The Arab Republic of Egypt: Selected Economic Indicators

  1998/99 2/ 1999/00 2000/01

Real GDP growth (factor cost) 6.0 5.1 3.3
CPI inflation (period average) 3.8 2.8 2.4
Fiscal balance of budget sector -3.0 -3.9 -3.6
Fiscal balance of general government 1/ 0.6 -0.7 -0.6
Broad money growth 11.5 8.8 11.6
Current account balance (in percent of GDP) -1.9 -1.2 0.0
Overall external balance (in percent of GDP) -2.4 -3.1 -0.9
Net international; reserves (end-period, in billions of U.S. dollars) 18.1 15.1 14.2
Exchange rate (end-period, LE per U.S. dollar) 3.40 3.45 3.86

Sources: Egyptian authorities, and IMF staff estimates.

1/ Including the budget sector, National Investment Bank (NIB), General Authority for Supply of Commodities (GASC), and the Social Insurance Funds (SIFs).
2/ Fiscal year begins July 1 and ends June 30.

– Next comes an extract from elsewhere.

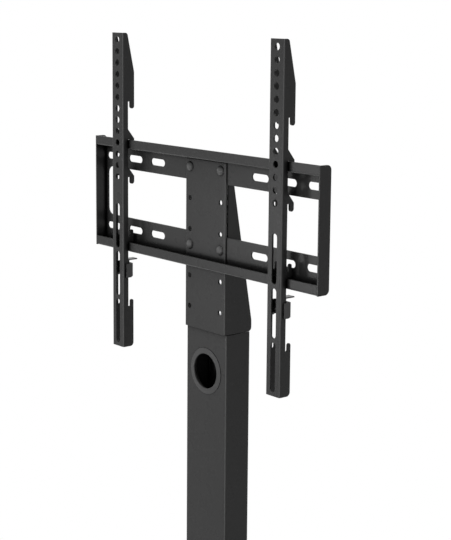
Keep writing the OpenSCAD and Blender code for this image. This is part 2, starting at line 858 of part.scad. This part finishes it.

1 Under Article IV of the IMF's Articles of Agreement, the IMF holds bilateral discussions with members, usually every year. A staff team visits the country, collects economic and financial information, and discusses with officials the country's economic developments and policies. On return to headquarters, the staff prepares a report, which forms the basis for discussion by the Executive Board. At the conclusion of the discussion, the Managing Director, as Chairman of the Board, summarizes the views of Executive Directors, and this summary is transmitted to the country's authorities. This PIN summarizes the views of the Executive Board as expressed during the October 31, 2001 Executive Board discussion based on the staff report.